[begin Recorded information]

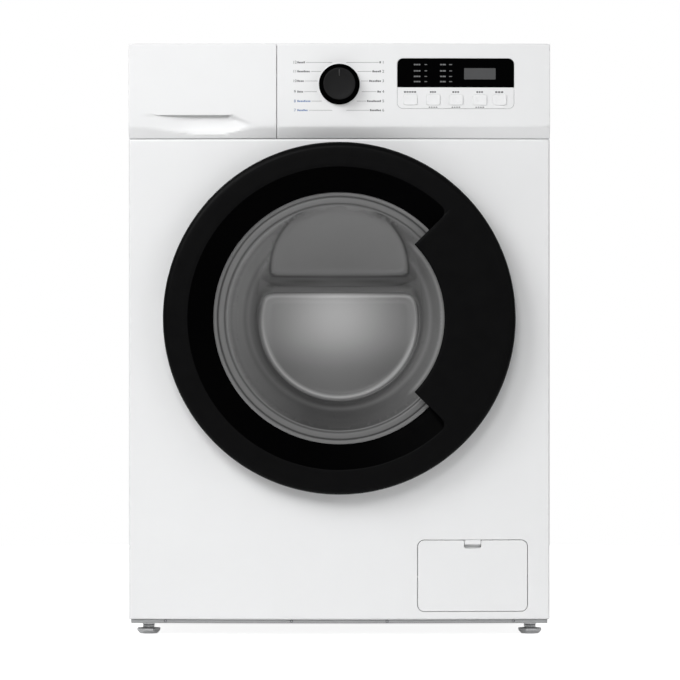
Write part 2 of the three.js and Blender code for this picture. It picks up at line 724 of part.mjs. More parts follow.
function motor() {
  const stator = barY(MOTOR.x, MOTOR.z, MOTOR.r, MOTOR.front + 14, MOTOR.back - 14, 24);
  const ends = [
    barY(MOTOR.x, MOTOR.z, MOTOR.r - 8, MOTOR.front, MOTOR.front + 15, 24),
    barY(MOTOR.x, MOTOR.z, MOTOR.r - 8, MOTOR.back - 15, MOTOR.back, 24),
  ];
  const feet = [MOTOR.front + 10, MOTOR.back - 32].map((y) =>
    box(MOTOR.x - 20, MOTOR.x + 20, y + 4, y + 20, MOTOR.z + 40, 172),
  );
  return cut(join(stator, ...ends, ...feet), barY(MOTOR.x, MOTOR.z, 6.5, MOTOR.back - 16, MOTOR.back + 1));
}

function motorPulley() {
  return join(
    barY(MOTOR.x, MOTOR.z, 6, MOTOR.back - 14, PULLEY_Y + PULLEY_WIDTH + 2),
    barY(MOTOR.x, MOTOR.z, MOTOR_PULLEY_R, PULLEY_Y - 1, PULLEY_Y + PULLEY_WIDTH + 1),
  );
}

function heater() {
  const low = { x: HEATER.x - 18, z: 209.3 };
  const high = { x: HEATER.x + 18, z: 221.4 };
  const end = TUB_BACK + 3;
  const loop = hose(
    [
      [low.x, end, low.z],
      [low.x, 290, low.z],
      [low.x, 150, low.z],
      [low.x + 8, 128, low.z + 3],
      [high.x - 8, 128, high.z - 3],
      [high.x, 150, high.z],
      [high.x, 290, high.z],
      [high.x, end, high.z],
    ],
    4,
    22,
    8,
  );
  return join(loop, box(HEATER.x - 30, HEATER.x + 30, TUB_BACK + 0.4, TUB_BACK + 7, 200, 231));
}

// The belt's outline: two arcs and their outer tangents, `grow` outside the pulleys.
function beltOutline(grow) {
  const big = PULLEY_R + grow;
  const small = MOTOR_PULLEY_R + grow;
  const toMotor = new THREE.Vector2(MOTOR.x, MOTOR.z - DOOR_Z);
  const along = toMotor.angle();
  const spread = Math.acos((big - small) / toMotor.length());
  const shape = new THREE.Shape();
  shape.absarc(0, DOOR_Z, big, along + spread, along - spread + 2 * Math.PI);
  shape.absarc(MOTOR.x, MOTOR.z, small, along - spread, along + spread);
  return shape;
}

function driveBelt() {
  const inner = plate(beltOutline(0.4), PULLEY_Y - 5, PULLEY_Y + PULLEY_WIDTH + 5, 20);
  return cut(plate(beltOutline(BELT_THICK), PULLEY_Y + 2, PULLEY_Y + PULLEY_WIDTH - 2, 20), inner);
}

const damperCylinder = (side) =>
  cut(
    barZ(side * DAMPER.x, DAMPER.y, DAMPER.outerR, 40, 170),
    barZ(side * DAMPER.x, DAMPER.y, DAMPER.boreR, 60, 171),
  );

const damperRod = (side) => barZ(side * DAMPER.x, DAMPER.y, DAMPER.rodR, 84, 269.6);
const spring = (side) => barZ(side * SPRING.x, SPRING.y, SPRING.r, SPRING.z0, SPRING.z1, 16);

// ---------------------------------------------------------------- drum
function drumShell() {
  const wall = 1.2;
  return turned(
    [
      [0, DRUM_BACK],
      [DRUM_R - 6, DRUM_BACK],
      [DRUM_R, DRUM_BACK - 6],
      [DRUM_R, DRUM_FRONT + 6],
      [DRUM_R - 6, DRUM_FRONT],
      [166, DRUM_FRONT],
      [163, DRUM_FRONT + 2],
      [163, DRUM_FRONT + 4],
      [DRUM_R - 7, DRUM_FRONT + wall],
      [DRUM_R - wall, DRUM_FRONT + 7],
      [DRUM_R - wall, DRUM_BACK - 7],
      [DRUM_R - 7, DRUM_BACK - wall],
      [0, DRUM_BACK - wall],
    ],
    0,
    DOOR_Z,
    COARSE,
  );
}

function lifter(angle) {
  const foot = -233.8;
  const rightSide = [[30, 0], [24, 12], [10, 39], [5, 44]];
  const leftSide = rightSide.map(([x, z]) => [-x, z]).reverse();
  const section = outline([...rightSide, ...leftSide].map(([x, z]) => [x, foot + z]));
  const geometry = new THREE.ExtrudeGeometry(section, { depth: 240, bevelEnabled: false });
  geometry.rotateX(Math.PI / 2);
  geometry.rotateY(angle);
  geometry.translate(0, 362, DOOR_Z);
  return solid(geometry);
}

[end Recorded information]

Written exercise: Repeat the data above, word for word.

Worked answer:
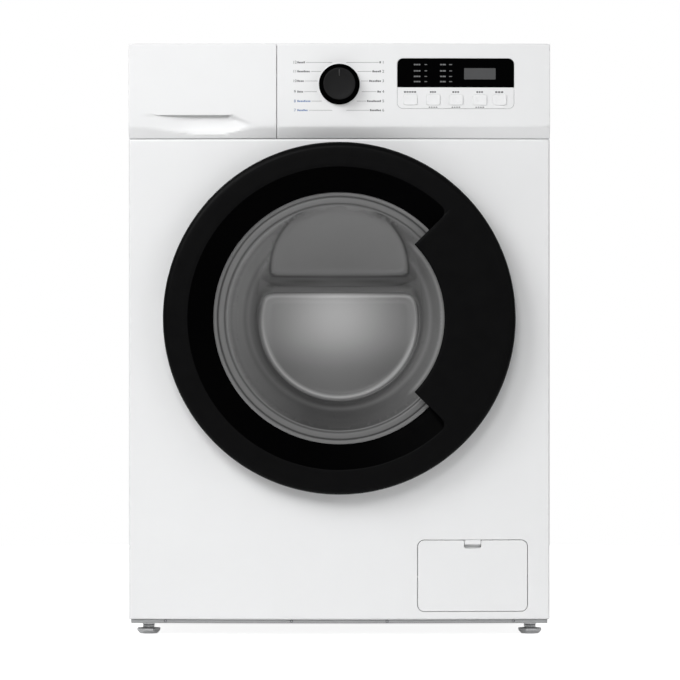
Write part 2 of the three.js and Blender code for this picture. It picks up at line 724 of part.mjs. More parts follow.
function motor() {
  const stator = barY(MOTOR.x, MOTOR.z, MOTOR.r, MOTOR.front + 14, MOTOR.back - 14, 24);
  const ends = [
    barY(MOTOR.x, MOTOR.z, MOTOR.r - 8, MOTOR.front, MOTOR.front + 15, 24),
    barY(MOTOR.x, MOTOR.z, MOTOR.r - 8, MOTOR.back - 15, MOTOR.back, 24),
  ];
  const feet = [MOTOR.front + 10, MOTOR.back - 32].map((y) =>
    box(MOTOR.x - 20, MOTOR.x + 20, y + 4, y + 20, MOTOR.z + 40, 172),
  );
  return cut(join(stator, ...ends, ...feet), barY(MOTOR.x, MOTOR.z, 6.5, MOTOR.back - 16, MOTOR.back + 1));
}

function motorPulley() {
  return join(
    barY(MOTOR.x, MOTOR.z, 6, MOTOR.back - 14, PULLEY_Y + PULLEY_WIDTH + 2),
    barY(MOTOR.x, MOTOR.z, MOTOR_PULLEY_R, PULLEY_Y - 1, PULLEY_Y + PULLEY_WIDTH + 1),
  );
}

function heater() {
  const low = { x: HEATER.x - 18, z: 209.3 };
  const high = { x: HEATER.x + 18, z: 221.4 };
  const end = TUB_BACK + 3;
  const loop = hose(
    [
      [low.x, end, low.z],
      [low.x, 290, low.z],
      [low.x, 150, low.z],
      [low.x + 8, 128, low.z + 3],
      [high.x - 8, 128, high.z - 3],
      [high.x, 150, high.z],
      [high.x, 290, high.z],
      [high.x, end, high.z],
    ],
    4,
    22,
    8,
  );
  return join(loop, box(HEATER.x - 30, HEATER.x + 30, TUB_BACK + 0.4, TUB_BACK + 7, 200, 231));
}

// The belt's outline: two arcs and their outer tangents, `grow` outside the pulleys.
function beltOutline(grow) {
  const big = PULLEY_R + grow;
  const small = MOTOR_PULLEY_R + grow;
  const toMotor = new THREE.Vector2(MOTOR.x, MOTOR.z - DOOR_Z);
  const along = toMotor.angle();
  const spread = Math.acos((big - small) / toMotor.length());
  const shape = new THREE.Shape();
  shape.absarc(0, DOOR_Z, big, along + spread, along - spread + 2 * Math.PI);
  shape.absarc(MOTOR.x, MOTOR.z, small, along - spread, along + spread);
  return shape;
}

function driveBelt() {
  const inner = plate(beltOutline(0.4), PULLEY_Y - 5, PULLEY_Y + PULLEY_WIDTH + 5, 20);
  return cut(plate(beltOutline(BELT_THICK), PULLEY_Y + 2, PULLEY_Y + PULLEY_WIDTH - 2, 20), inner);
}

const damperCylinder = (side) =>
  cut(
    barZ(side * DAMPER.x, DAMPER.y, DAMPER.outerR, 40, 170),
    barZ(side * DAMPER.x, DAMPER.y, DAMPER.boreR, 60, 171),
  );

const damperRod = (side) => barZ(side * DAMPER.x, DAMPER.y, DAMPER.rodR, 84, 269.6);
const spring = (side) => barZ(side * SPRING.x, SPRING.y, SPRING.r, SPRING.z0, SPRING.z1, 16);

// ---------------------------------------------------------------- drum
function drumShell() {
  const wall = 1.2;
  return turned(
    [
      [0, DRUM_BACK],
      [DRUM_R - 6, DRUM_BACK],
      [DRUM_R, DRUM_BACK - 6],
      [DRUM_R, DRUM_FRONT + 6],
      [DRUM_R - 6, DRUM_FRONT],
      [166, DRUM_FRONT],
      [163, DRUM_FRONT + 2],
      [163, DRUM_FRONT + 4],
      [DRUM_R - 7, DRUM_FRONT + wall],
      [DRUM_R - wall, DRUM_FRONT + 7],
      [DRUM_R - wall, DRUM_BACK - 7],
      [DRUM_R - 7, DRUM_BACK - wall],
      [0, DRUM_BACK - wall],
    ],
    0,
    DOOR_Z,
    COARSE,
  );
}

function lifter(angle) {
  const foot = -233.8;
  const rightSide = [[30, 0], [24, 12], [10, 39], [5, 44]];
  const leftSide = rightSide.map(([x, z]) => [-x, z]).reverse();
  const section = outline([...rightSide, ...leftSide].map(([x, z]) => [x, foot + z]));
  const geometry = new THREE.ExtrudeGeometry(section, { depth: 240, bevelEnabled: false });
  geometry.rotateX(Math.PI / 2);
  geometry.rotateY(angle);
  geometry.translate(0, 362, DOOR_Z);
  return solid(geometry);
}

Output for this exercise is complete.